I am a pretty voracious consumer of news, and what bothers me is the vast amount of column inches, airtime and electrons devoted to the horse race and the polling numbers. We are 11 months from Election Day, and that is a millennium in political time. So much can happen in that span of time, including the felony conviction of the leading Republican candidate or a Supreme Court ruling, led by the originalists on the court, who could conclude that, yes, Section Three of the 14th Amendment does apply to the former president and he could be barred from the ballot.

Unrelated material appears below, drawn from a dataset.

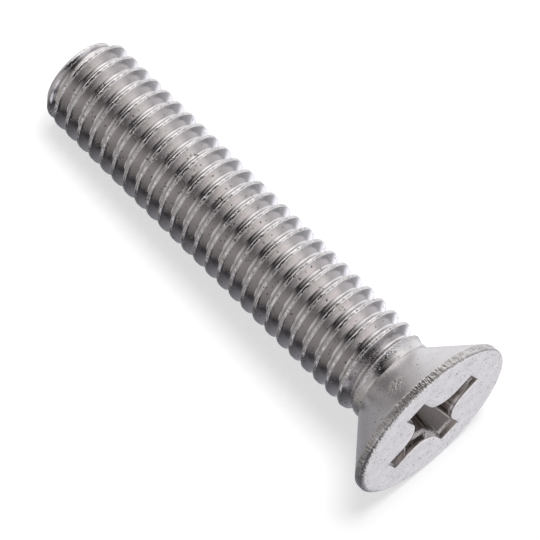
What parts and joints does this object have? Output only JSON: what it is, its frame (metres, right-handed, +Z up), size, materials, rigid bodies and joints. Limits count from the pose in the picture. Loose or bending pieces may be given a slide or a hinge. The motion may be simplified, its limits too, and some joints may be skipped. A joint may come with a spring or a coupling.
{
  "type": "countersunk machine screw",
  "caption": "Countersunk machine screw with a flat head, a cross recess and a coarse thread that runs almost up to the cone, lying on its side.",
  "frame": {"origin": "centre of the bounding box's base, on the table that the screw lies on", "axes": "+X towards the head along the table, +Z up; the screw's own axis leans 4.86 degrees, with the head higher"},
  "size_m": [0.0302, 0.0106, 0.0106],
  "materials": {
    "screw": "plain stainless steel, cold formed and thread rolled, with fine scuffs"
  },
  "bodies": {
    "root": {"screw": "screw"}
  },
  "joints": []
}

On the Democratic side, President Biden could have a change of heart (though that does not seem likely) or what some have delicately called “a health event.” However, just because someone is in his 80s, does not automatically mean he is ready to keel over at any moment. We are living longer and healthier lives.

I’m sorry, but current polls tell us very little about what will happen in November and, thus, deserve far less attention.

Could we please spend more time on the issues and what the candidates are saying to the voters? Yes, a number of issues – immigration is a good example – are complex and don’t lend themselves to 60-second stories on the evening news, or slogans, or bumper stickers, not even “Build the Wall.” (Has anyone noticed that – if elected -- the former president has threatened to “invade” Mexico.) The media just needs to stop picking the low-hanging fruit that polls provide.

Some of the results we have seen in recent polls strain credibility. Do we really think that conspiracy theorist and anti-vaxxer Robert F. Kennedy Jr. is going to receive 25 percent of the presidential vote in November?

Polls also tell us that between a quarter and a third of voters still think the 2020 election was marked by widespread fraud. A recent poll found 25% of Americans think the FBI instigated the attack on the Capitol on January 6, 2021. A third or more of Americans do not think the former President should be charged with any crime. Nearly six in 10 Americans think the economy is in recession despite strong growth, low unemployment and falling inflation.

We better hope the polls are wrong.

• Keith Peterson, of Lake Barrington, served 29 years as a press and cultural officer for the United States Information Agency and Department of State. He was chief editorial writer of the Daily Herald 1984-86.